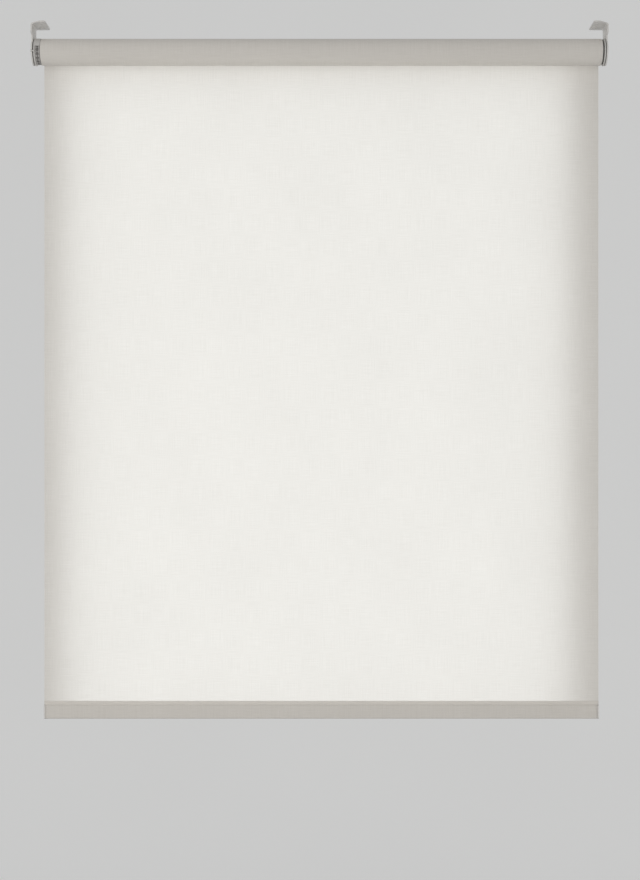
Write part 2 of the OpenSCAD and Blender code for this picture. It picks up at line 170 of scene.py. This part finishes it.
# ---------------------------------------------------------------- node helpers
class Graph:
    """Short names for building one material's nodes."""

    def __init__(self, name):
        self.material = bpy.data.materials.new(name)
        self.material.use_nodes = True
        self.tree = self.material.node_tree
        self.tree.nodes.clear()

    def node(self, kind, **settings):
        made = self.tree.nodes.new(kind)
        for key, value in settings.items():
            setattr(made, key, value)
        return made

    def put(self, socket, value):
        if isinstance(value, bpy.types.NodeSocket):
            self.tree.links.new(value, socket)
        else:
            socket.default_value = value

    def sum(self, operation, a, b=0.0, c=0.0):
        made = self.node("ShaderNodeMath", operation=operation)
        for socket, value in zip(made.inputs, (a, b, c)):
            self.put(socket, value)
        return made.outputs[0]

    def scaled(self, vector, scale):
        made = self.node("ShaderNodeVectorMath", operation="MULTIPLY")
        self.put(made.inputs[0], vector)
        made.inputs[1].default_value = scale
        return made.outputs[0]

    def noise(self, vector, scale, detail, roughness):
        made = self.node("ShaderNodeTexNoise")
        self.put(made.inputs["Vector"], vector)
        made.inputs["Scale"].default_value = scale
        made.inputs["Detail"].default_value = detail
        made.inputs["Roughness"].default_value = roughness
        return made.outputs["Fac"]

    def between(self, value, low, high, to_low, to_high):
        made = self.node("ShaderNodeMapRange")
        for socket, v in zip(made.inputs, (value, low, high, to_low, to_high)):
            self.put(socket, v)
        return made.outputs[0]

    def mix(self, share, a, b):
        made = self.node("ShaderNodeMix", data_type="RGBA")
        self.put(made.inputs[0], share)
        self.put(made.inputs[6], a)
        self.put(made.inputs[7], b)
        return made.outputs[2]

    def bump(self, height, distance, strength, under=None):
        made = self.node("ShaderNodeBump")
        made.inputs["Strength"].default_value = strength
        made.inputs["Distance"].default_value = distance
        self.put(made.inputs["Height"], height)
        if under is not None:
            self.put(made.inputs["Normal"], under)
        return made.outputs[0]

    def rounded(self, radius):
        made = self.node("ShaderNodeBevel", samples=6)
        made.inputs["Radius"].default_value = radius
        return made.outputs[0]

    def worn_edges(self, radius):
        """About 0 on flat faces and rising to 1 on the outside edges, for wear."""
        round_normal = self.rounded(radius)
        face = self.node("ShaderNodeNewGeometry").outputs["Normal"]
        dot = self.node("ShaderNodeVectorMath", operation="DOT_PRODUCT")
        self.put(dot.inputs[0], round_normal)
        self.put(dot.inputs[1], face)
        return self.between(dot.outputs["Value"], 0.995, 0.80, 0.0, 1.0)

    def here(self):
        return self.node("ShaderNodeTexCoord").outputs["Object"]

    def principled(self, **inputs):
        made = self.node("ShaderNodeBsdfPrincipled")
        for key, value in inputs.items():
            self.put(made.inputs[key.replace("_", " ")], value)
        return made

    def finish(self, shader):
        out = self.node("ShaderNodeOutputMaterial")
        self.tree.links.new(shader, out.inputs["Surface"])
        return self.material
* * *
- **Instructions to follow**: All of the data needs to be reproduced exactly, with no line missing.

- **Answer to this problem**:
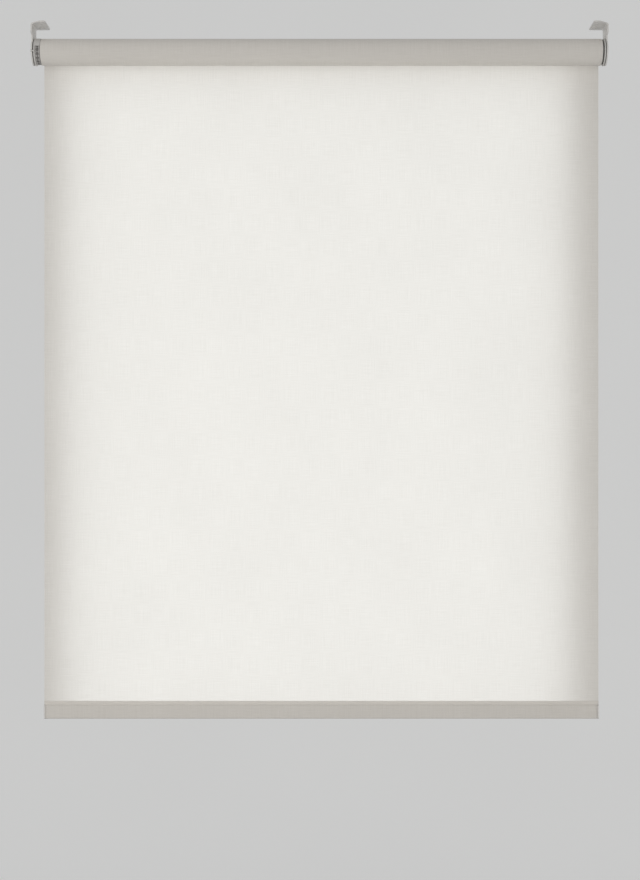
Write part 2 of the OpenSCAD and Blender code for this picture. It picks up at line 170 of scene.py. This part finishes it.
# ---------------------------------------------------------------- node helpers
class Graph:
    """Short names for building one material's nodes."""

    def __init__(self, name):
        self.material = bpy.data.materials.new(name)
        self.material.use_nodes = True
        self.tree = self.material.node_tree
        self.tree.nodes.clear()

    def node(self, kind, **settings):
        made = self.tree.nodes.new(kind)
        for key, value in settings.items():
            setattr(made, key, value)
        return made

    def put(self, socket, value):
        if isinstance(value, bpy.types.NodeSocket):
            self.tree.links.new(value, socket)
        else:
            socket.default_value = value

    def sum(self, operation, a, b=0.0, c=0.0):
        made = self.node("ShaderNodeMath", operation=operation)
        for socket, value in zip(made.inputs, (a, b, c)):
            self.put(socket, value)
        return made.outputs[0]

    def scaled(self, vector, scale):
        made = self.node("ShaderNodeVectorMath", operation="MULTIPLY")
        self.put(made.inputs[0], vector)
        made.inputs[1].default_value = scale
        return made.outputs[0]

    def noise(self, vector, scale, detail, roughness):
        made = self.node("ShaderNodeTexNoise")
        self.put(made.inputs["Vector"], vector)
        made.inputs["Scale"].default_value = scale
        made.inputs["Detail"].default_value = detail
        made.inputs["Roughness"].default_value = roughness
        return made.outputs["Fac"]

    def between(self, value, low, high, to_low, to_high):
        made = self.node("ShaderNodeMapRange")
        for socket, v in zip(made.inputs, (value, low, high, to_low, to_high)):
            self.put(socket, v)
        return made.outputs[0]

    def mix(self, share, a, b):
        made = self.node("ShaderNodeMix", data_type="RGBA")
        self.put(made.inputs[0], share)
        self.put(made.inputs[6], a)
        self.put(made.inputs[7], b)
        return made.outputs[2]

    def bump(self, height, distance, strength, under=None):
        made = self.node("ShaderNodeBump")
        made.inputs["Strength"].default_value = strength
        made.inputs["Distance"].default_value = distance
        self.put(made.inputs["Height"], height)
        if under is not None:
            self.put(made.inputs["Normal"], under)
        return made.outputs[0]

    def rounded(self, radius):
        made = self.node("ShaderNodeBevel", samples=6)
        made.inputs["Radius"].default_value = radius
        return made.outputs[0]

    def worn_edges(self, radius):
        """About 0 on flat faces and rising to 1 on the outside edges, for wear."""
        round_normal = self.rounded(radius)
        face = self.node("ShaderNodeNewGeometry").outputs["Normal"]
        dot = self.node("ShaderNodeVectorMath", operation="DOT_PRODUCT")
        self.put(dot.inputs[0], round_normal)
        self.put(dot.inputs[1], face)
        return self.between(dot.outputs["Value"], 0.995, 0.80, 0.0, 1.0)

    def here(self):
        return self.node("ShaderNodeTexCoord").outputs["Object"]

    def principled(self, **inputs):
        made = self.node("ShaderNodeBsdfPrincipled")
        for key, value in inputs.items():
            self.put(made.inputs[key.replace("_", " ")], value)
        return made

    def finish(self, shader):
        out = self.node("ShaderNodeOutputMaterial")
        self.tree.links.new(shader, out.inputs["Surface"])
        return self.material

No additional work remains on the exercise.